The odd thing is...Max has no idea I'm moving in this direction. Just this morning, he wanted to continue talking about buying a house together. He's cheating on me (or trying to -- he has an online dating profile) and knows I know. He thinks he should stay married for the kids, get his sex outside the marriage, and everything will be hunky dory.
For a long time, I hoped we could separate, because I really didn't want a divorce (still don't) and thought a separation would jolt him into action. But I can't figure out any way to make that happen. I have some money, but I don't have any income. It's very possible he would cut me off from the limited money I currently have access to, and for all I know, he'd find a way to get rid of money in the savings account (if he hasn't already). So I guess a divorce from the start is going to be necessary (right?). The element of surprise is to my benefit, I think.
I've spoken with one attorney, to get an idea how much support I might get. It's not impressive, but it might work. I'm really hoping to not work for the next two years, while I finish a college certificate and DD is not yet in school. After that, while I'd love to remain at home,I assume I'll have to work.

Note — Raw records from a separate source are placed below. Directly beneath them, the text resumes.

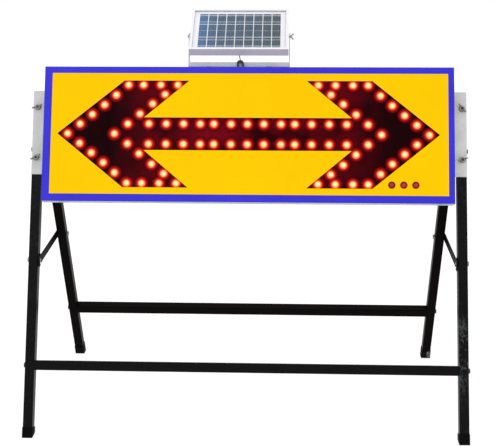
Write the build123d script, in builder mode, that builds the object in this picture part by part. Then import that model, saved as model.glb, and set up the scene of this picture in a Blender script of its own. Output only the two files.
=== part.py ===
from build123d import *
import os
from math import sin, cos, tan, radians

# Solar arrow board on a folding A-frame stand. Millimetres.
# +Z is up, the lit face looks towards -Y, X runs along the sign.

# ---- driving dimensions -------------------------------------------------
lean = 22.6            # front frame leans back from upright, degrees
splay = 19.2           # rear frame leans forward from upright, degrees
tube = 28.0            # square leg tube, outside
wall = 1.5             # tube wall
front_w = 1284.0       # outside width over the front legs
rear_gap = 6.0         # side gap between a front leg and the nested rear leg
foot_pitch = 595.0     # front plane of the front legs to that of the rear legs, at the floor
front_len = 1012.0     # front leg, floor to top, along the tube
hinge_s = 847.1        # hinge height along a front leg
hinge_r = 817.7        # hinge height along a rear leg
rear_over = 8.2        # rear leg stands past its hinge
sole_t = 3.0           # rubber under a tube end
cap_t = 1.5            # rubber wall round a tube end

sign_w, sign_h = 1200.0, 400.0
sign_s = 685.0         # bottom edge of the sign, along the legs
back_o, front_o = 3.0, 45.0   # sign depth measured forwards from the legs' front plane
sheet = 1.5
field_l, field_r, field_b, field_t = 23.0, 17.5, 22.0, 19.5   # blue border round the yellow field
lamp_r = 11.0
head_half, shaft_half = 158.5, 48.5

bar_s, rear_bar_s = 208.0, 198.5
stud_s, stay_r = 517.0, 505.0
stay_t, stay_w = 3.0, 22.0
bolt_s = (819.5, 971.5)       # wing bolts
bolt_r = 4.0
run = 0.05                    # radial running clearance

pan_w, pan_h, pan_t = 292.0, 182.0, 25.0
pan_x = -28.0
pan_lean = 55.5
pan_up = 21.0                 # the panel's middle stands this far up from its tilt axis
piv_o, piv_s = 18.0, 1184.5   # tilt axis, in the sign's own directions
os.makedirs("parts", exist_ok=True)

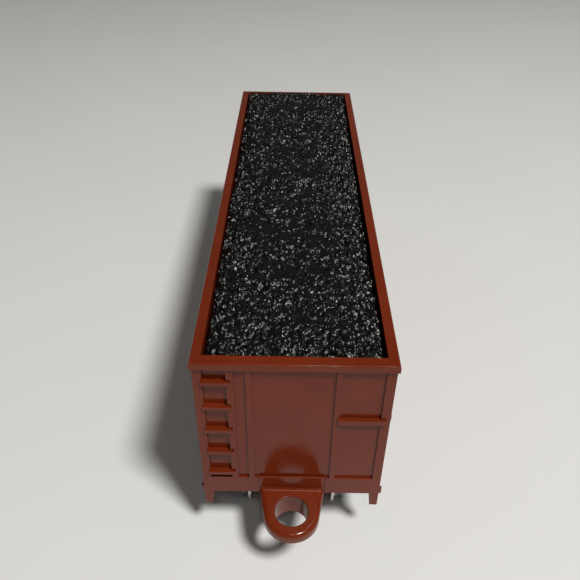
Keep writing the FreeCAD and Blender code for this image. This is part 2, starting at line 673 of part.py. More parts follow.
def side_frame(centre_y):
    """Cast-style side frame at +X: arched top chord, dipped bottom chord and two axle boxes."""
    half_base = WHEELBASE / 2
    quarter = [(34, 18), (26, 21.5), (10, 24.5)]
    lower = [(10, 5.8), (21, 9.6), (28, 9.2), (34, 11.5)]
    right = quarter + lower
    outline = [(y, z) for y, z in quarter] + [(-y, z) for y, z in reversed(quarter)]
    outline += [(-y, z) for y, z in reversed(lower)] + [(y, z) for y, z in lower]
    depth = V(FRAME_OUTER - FRAME_INNER, 0, 0)
    solid = prism([(FRAME_INNER, centre_y + y, z) for y, z in outline], depth)
    window = [(10.5, 20.6), (20.5, 17.8), (20.5, 13.2), (10.5, 9.6)]
    cuts = [box(FRAME_INNER - 1, FRAME_OUTER + 1, centre_y - SPRING_WINDOW, centre_y + SPRING_WINDOW, SPRING_SEAT, 21.2)]
    journal_r = JOURNAL_R + JOURNAL_CLEARANCE
    additions = []
    for side in (-1, 1):
        cuts.append(prism([(FRAME_INNER - 1, centre_y + side * y, z) for y, z in window], depth + V(2, 0, 0)))
        axle_y = centre_y + side * half_base
        cap = cylinder(5.6, (FRAME_INNER, axle_y, AXLE_Z), X_AXIS, depth.x + 0.8)
        lid = box(FRAME_OUTER, FRAME_OUTER + 1.6, axle_y - 3.4, axle_y + 3.4, AXLE_Z - 3.4, AXLE_Z + 3.8)
        lid = fillet_where(lid, 0.8, lambda p: abs(p.x - FRAME_OUTER - 1.6) < 1e-6)
        additions += [cap, lid]
        cuts.append(cylinder(journal_r, (FRAME_INNER - 1, axle_y, AXLE_Z), X_AXIS, AXLE_HALF + 1.3 - FRAME_INNER))
    cuts.append(cylinder(FRAME_SCREW_R, (frame_screw_x(), centre_y, 5.0), Z_AXIS, SPRING_SEAT - 5.0))
    return union([solid] + additions).cut(cuts)


def spring(x, y):
    """Coil spring as a column with rounded coils, between its seat and the bolster."""
    coils = 6
    pitch = (BOLSTER_BOTTOM - SPRING_SEAT) / coils
    wire_r = pitch / 2
    core = SPRING_R - wire_r
    edges = []
    for i in range(coils):
        low = SPRING_SEAT + i * pitch
        start = V(x + core, y, low)
        middle = V(x + SPRING_R, y, low + wire_r)
        end = V(x + core, y, low + pitch)
        edges.append(Part.Arc(start, middle, end).toShape())
    top = V(x, y, BOLSTER_BOTTOM)
    bottom = V(x, y, SPRING_SEAT)
    edges.append(Part.LineSegment(V(x + core, y, BOLSTER_BOTTOM), top).toShape())
    edges.append(Part.LineSegment(top, bottom).toShape())
    edges.append(Part.LineSegment(bottom, V(x + core, y, SPRING_SEAT)).toShape())
    return Part.Face(Part.Wire(edges)).revolve(bottom, Z_AXIS, 360)


def truck_springs(centre_y):
    places = [(x, centre_y + y) for x in (-frame_screw_x(), frame_screw_x()) for y in (-4.6, 4.6)]
    return [spring(x, y) for x, y in places]


def frame_screws(centre_y):
    return [
        screw(19.5, 4.4, x, centre_y, shank_r=FRAME_SCREW_R, head_r=2.0, head_height=1.4)
        for x in (-frame_screw_x(), frame_screw_x())
    ]


def kingpin(centre_y):
    washer_bottom = BOLSTER_BOTTOM - 1.0
    return screw(FLOOR_BOTTOM - 0.4, washer_bottom - 2.2, 0, centre_y, KINGPIN_R, 4.0, 2.2)


def kingpin_washer(centre_y):
    bottom = BOLSTER_BOTTOM - 1.0
    ring = cylinder(5.6, (0, centre_y, bottom), Z_AXIS, 0.8)
    return ring.cut(cylinder(KINGPIN_R + 0.05, (0, centre_y, bottom - 1), Z_AXIS, 3))


def wheel_at_right(axle_y):
    """Metal wheel with a rounded flange inside, a coned tread, a dished web and a hub."""
    back = WHEEL_BACK
    face = back + WHEEL_WIDTH
    tip = back + 0.45 * FLANGE_WIDTH
    root = back + FLANGE_WIDTH

    def at(x, radius):
        return V(x, axle_y, AXLE_Z + radius)

    flange = [
        Part.Arc(at(back, FLANGE_R - 1.1), at(back + 0.25, FLANGE_R - 0.3), at(tip, FLANGE_R)).toShape(),
        Part.Arc(at(tip, FLANGE_R), at(root - 0.55, FLANGE_R - 0.55), at(root, TREAD_ROOT_R)).toShape(),
    ]
    line = [
        (root, TREAD_ROOT_R), (face - 0.5, TREAD_EDGE_R), (face, TREAD_EDGE_R - 0.5), (face, 10.3),
        (face - 1.4, 9.6), (face - 1.4, 5.2), (face + 0.2, 4.2), (face + 0.2, AXLE_R),
        (back - 0.3, AXLE_R), (back - 0.3, 4.2), (back + 1.2, 5.2), (back + 1.2, 10.0), (back, 10.6),
        (back, FLANGE_R - 1.1),
    ]
    lines = [Part.LineSegment(at(*a), at(*b)).toShape() for a, b in zip(line, line[1:])]
    return Part.Face(Part.Wire(flange + lines)).revolve(V(0, axle_y, AXLE_Z), X_AXIS, 360)


def axle(axle_y):
    body = cylinder(AXLE_R, (-AXLE_SHOULDER, axle_y, AXLE_Z), X_AXIS, 2 * AXLE_SHOULDER)
    journals = cylinder(JOURNAL_R, (-AXLE_HALF, axle_y, AXLE_Z), X_AXIS, 2 * AXLE_HALF)
    return fillet_where(union([body, journals]), 0.5, lambda p: abs(p.x) > AXLE_HALF - 1e-6)


# ------------------------------------------------------------------ nodes

def truck_nodes(name, centre_y):
    frame = side_frame(centre_y)
    nodes = {
        name + "_bolster": truck_bolster(centre_y),
        name + "_right_side_frame": frame,
        name + "_left_side_frame": mirrored_x(frame),
        name + "_springs": Part.makeCompound(truck_springs(centre_y)),
        name + "_frame_screws": Part.makeCompound(frame_screws(centre_y)),
    }
    for place, offset in (("outer", 1), ("inner", -1)):
        outward = 1 if centre_y > 0 else -1
        axle_y = centre_y + outward * offset * WHEELBASE / 2
        wheel = wheel_at_right(axle_y)
        nodes[name + "_" + place + "_axle"] = axle(axle_y)
        nodes[name + "_" + place + "_right_wheel"] = wheel
        nodes[name + "_" + place + "_left_wheel"] = mirrored_x(wheel)
    return nodes


def all_nodes():
    nodes = {
        "body_shell": body_shell(),
        "front_right_step": corner_step(),
        "front_left_step": mirrored_x(corner_step()),
        "rear_left_step": turned(corner_step()),
        "rear_right_step": turned(mirrored_x(corner_step())),
        "coal_load": coal_load(),
        "hopper_floor": hopper_floor(),
        "rear_hopper_bay": hopper_bay(),
        "front_hopper_bay": turned(hopper_bay()),
        "rear_hopper_door": hopper_door(),
        "front_hopper_door": turned(hopper_door()),
        "rear_door_pin": door_pin(),
        "front_door_pin": turned(door_pin()),
        "rear_underframe": underframe(),
        "front_underframe": turned(underframe()),
        "coupler_loop": coupler_loop(),
        "coupler_peg": coupler_peg(),
        "body_screws": Part.makeCompound(body_screws()),
        "coupler_screws": Part.makeCompound(coupler_screws()),
        "underframe_screws": Part.makeCompound(underframe_screws()),
    }
    for name, end in (("front", FRONT), ("rear", REAR)):
        centre_y = end * TRUCK_CENTRE
        nodes[name + "_kingpin"] = kingpin(centre_y)
        nodes[name + "_kingpin_washer"] = kingpin_washer(centre_y)
        nodes.update(truck_nodes(name + "_truck", centre_y))
    return nodes


os.makedirs("parts", exist_ok=True)
for node, shape in all_nodes().items():
    shape.exportStep("parts/" + node + ".step")
    print(node, "solids", len(shape.Solids), "valid", shape.isValid(), "volume", round(shape.Volume, 1))
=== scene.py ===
import json
import math

import bpy
import bmesh
import numpy as np
from mathutils import Matrix, Vector


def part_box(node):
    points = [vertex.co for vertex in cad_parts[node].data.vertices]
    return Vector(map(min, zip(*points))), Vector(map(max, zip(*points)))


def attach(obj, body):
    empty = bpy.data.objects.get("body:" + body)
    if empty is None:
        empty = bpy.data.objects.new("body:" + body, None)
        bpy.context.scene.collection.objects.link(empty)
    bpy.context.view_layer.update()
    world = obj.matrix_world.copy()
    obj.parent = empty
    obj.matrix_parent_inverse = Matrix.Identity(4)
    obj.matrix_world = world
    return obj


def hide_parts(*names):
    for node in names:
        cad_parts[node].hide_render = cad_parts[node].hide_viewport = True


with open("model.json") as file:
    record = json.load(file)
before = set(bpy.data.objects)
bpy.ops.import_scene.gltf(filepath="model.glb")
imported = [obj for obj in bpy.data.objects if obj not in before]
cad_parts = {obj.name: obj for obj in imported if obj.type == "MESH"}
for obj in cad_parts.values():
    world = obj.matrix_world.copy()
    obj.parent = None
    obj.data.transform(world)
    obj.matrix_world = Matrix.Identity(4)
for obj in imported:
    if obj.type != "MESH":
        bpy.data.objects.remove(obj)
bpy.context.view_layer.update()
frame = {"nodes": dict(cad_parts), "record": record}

MM = 0.001
TRUCK_CENTRE = 0.0993
HALF_WHEELBASE = 0.028
AXLE_HEIGHT = 0.0145
# the camera at the viewing angle: where it stands (mm), how it is turned (radians), and its focal length (mm)
CAMERA_AT_MM = (-2.06, -329.4, 286.5)
CAMERA_PITCH, CAMERA_YAW, CAMERA_ROLL = 0.64784, -0.00127, 0.0159
CAMERA_LENS = 38.53

# the coal heap, in mm
COAL_SEED = 11
COAL_SPACING = 0.38
LUMP_SIZE, CHUNK_SIZE, CRUMB_SIZE = 5.2, 1.9, 1.0
COAL_WALL = 2.0

# the truck springs, in mm
SPRING_RADIUS, SPRING_WIRE, SPRING_TURNS = 2.2, 0.42, 5

SCENE = bpy.context.scene
COLLECTION = SCENE.collection


# ---------------------------------------------------------------- camera

def make_camera():
    position = Vector(CAMERA_AT_MM) * MM
    pitch, yaw, roll = CAMERA_PITCH, CAMERA_YAW, CAMERA_ROLL
    forward = Vector((
        math.sin(yaw) * math.cos(pitch), math.cos(yaw) * math.cos(pitch), -math.sin(pitch),
    ))
    right = Vector((math.cos(yaw), -math.sin(yaw), 0.0))
    up = right.cross(forward)
    rolled_right = math.cos(roll) * right + math.sin(roll) * up
    rolled_up = -math.sin(roll) * right + math.cos(roll) * up
    turn = Matrix((rolled_right, rolled_up, -forward)).transposed().to_4x4()
    data = bpy.data.cameras.new("camera")
    data.lens = CAMERA_LENS
    data.sensor_width = 36.0
    data.clip_start = 0.01
    data.clip_end = 50.0
    camera = bpy.data.objects.new("camera", data)
    camera.matrix_world = Matrix.Translation(position) @ turn
    COLLECTION.objects.link(camera)
    SCENE.camera = camera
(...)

The cost of living is rather high where I live. There are a lot of rentals, but they're expensive. I'm kind of hazy on the order things ought to happen. Should I file and get the support established, and then move out? Should I try to get a rental place, move some stuff there, and then get the paperwork done? I'm 99% certain that he will fight me when it comes to me having the kids anywhere else -- even away from him at all. I've tried to get him to move out of our rental house, just to somewhere nearby, and he won't do it. He expects to see them every day. He also expects to have whatever place is nicer or worth more. He wants to control everything.
Obviously I need to speak to more lawyers. But what do you think you would do, or what would you suggest based on your experience?